L ouis Terminello, Esq.
Overheard the other day at a restaurant…”can we have a bottle of your best Italian Champagne?”
Only a few of our readers may not know that these diners were actually ordering prosecco. But the misidentification of alcohol beverage products has greater ramifications than confusion at the dinner table. Origin and identity of a drinks products has legal significance (as well as class/type designation under federal regulation).
To wit, the federal code regulations define champagne as (yes, the definition of champagne is codified in law):
Champagne is a type of sparkling light wine which derives its effervescence solely from the secondary fermentation of the wine within glass containers of not greater than one gallon capacity, and which possesses the taste, aroma, and other characteristics attributed to champagne as made in the champagne district of France.

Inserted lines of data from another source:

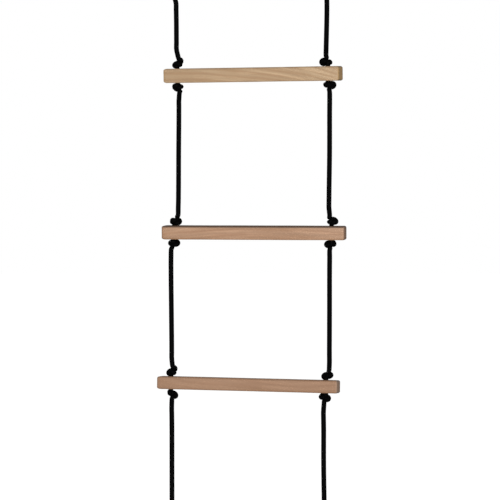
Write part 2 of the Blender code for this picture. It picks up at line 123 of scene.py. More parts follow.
# Rungs: section height, how far the bar sits to the right of its holes, and how far its right
# end turns to the front, its right end drops and its top leans to the front (degrees).
RUNG_LENGTH = 0.348
RUNG_DEPTH = 0.027
RUNG_EDGE_RADIUS = 0.0036
END_EASING = 0.0030  # how much lower the bar is at its end faces
END_LENGTHS = (0.0062, 0.0036)  # over which the left and the right end are rounded down
HOLE_PITCH = 0.300
HOLE_RADIUS = 0.0050
HOLE_EASING = 0.0009  # of the holes' rims
DRILL_BEYOND = 0.004
RUNGS = (
    {"height": 0.0270, "off": 0.0005, "turn": 6.5, "drop": 0.6, "lean": 4.0},
    {"height": 0.0262, "off": 0.0022, "turn": -2.0, "drop": 0.3, "lean": 3.0},
    {"height": 0.0240, "off": 0.0, "turn": 1.2, "drop": 0.6, "lean": -1.0},
    {"height": 0.0262, "off": 0.0, "turn": 0.0, "drop": 0.2, "lean": 0.0},
)

# Each rung's wood: palest and darkest tones, end grain and the painted shade round its rim, how the growth
# rings climb along the bar and how that changes, how strong they show, how much shade is painted along the
# top edge.
WOODS = (
    {
        "light": (0.435, 0.305, 0.184), "dark": (0.382, 0.252, 0.146), "end": (0.330, 0.200, 0.080),
        "rim": (0.120, 0.090, 0.060), "slant": -0.11, "bend": -0.50, "figure": 0.55, "top_edge_shade": 0.15,
    },
    {
        "light": (0.376, 0.222, 0.134), "dark": (0.332, 0.188, 0.108), "end": (0.190, 0.105, 0.062),
        "rim": (0.075, 0.050, 0.036), "slant": 0.02, "bend": -0.25, "figure": 0.50, "top_edge_shade": 0.85,
    },
    {
        "light": (0.324, 0.188, 0.113), "dark": (0.284, 0.158, 0.091), "end": (0.260, 0.165, 0.110),
        "rim": (0.120, 0.115, 0.120), "slant": -0.07, "bend": 0.30, "figure": 0.24, "top_edge_shade": 0.20,
    },
    {
        "light": (0.440, 0.285, 0.170), "dark": (0.385, 0.240, 0.140), "end": (0.280, 0.175, 0.090),
        "rim": (0.120, 0.090, 0.065), "slant": 0.05, "bend": 0.20, "figure": 0.45, "top_edge_shade": 0.20,
    },
)
RINGS_PER_METRE = 300.0
PITH_BEHIND = 0.045
PITH_BELOW = 0.040

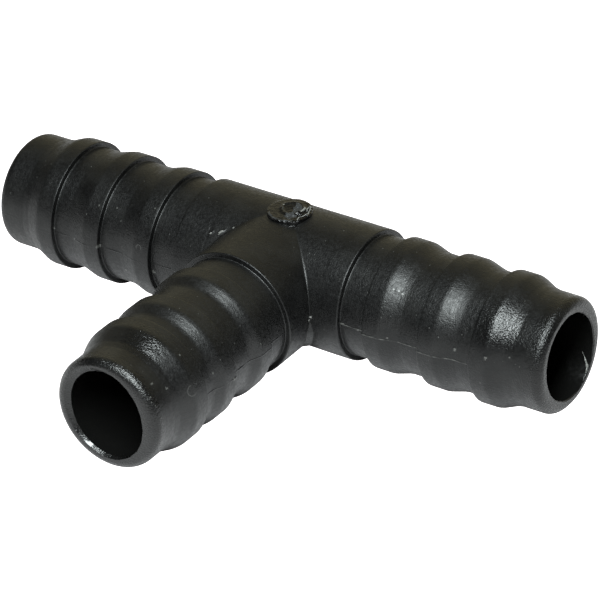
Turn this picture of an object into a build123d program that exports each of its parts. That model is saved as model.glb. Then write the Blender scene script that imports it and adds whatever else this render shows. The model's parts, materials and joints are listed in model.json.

Parse the language of the above out and make note of the various requirements. If any one of the characteristics is not present, the drinker is ordering and drinking something other than Champagne.
Another example found in federal law for distilled spirits (and there are many) include:
1) “Cachaça” is rum that is a distinctive product of Brazil, manufactured in Brazil in compliance with the laws of Brazil regulating the manufacture of Cachaça for consumption in that country. The word “Cachaça” may be spelled with or without the diacritic mark (
i.e., “Cachaça” or “Cachaca”).
Precise definition and country of origin define a particular product and are required to be held out to the public precisely and accurately. The use of such terms are known as “standards of identity” and are strictly enforced by the US Government (Tax and Trade Bureau) and the countries from which these terms of identity (and product(s)) originate. They are unique, a special commodity found only in the place of its true origin and, perhaps obviously, have significant economic value to the place from which they come. They must also fit neatly into TTB’s class/type categories.
Enter this lawsuit.
Not long ago, the Scotch Whisky Association (SWA) filed a lawsuit in Federal District Court against the Virginia Distillery Company that is using the term “Highland” on its whiskey label. The SWA is claiming the use of such term is improper and should be used only on whiskey produced in Scotland.
The SWA stated (as quoted in the “Drinks Business”) “the defendant’s labeling of its products intentionally misidentifies the true geographic origin of its products in an effort to trade in on the good will and prestige of Scotch whisky.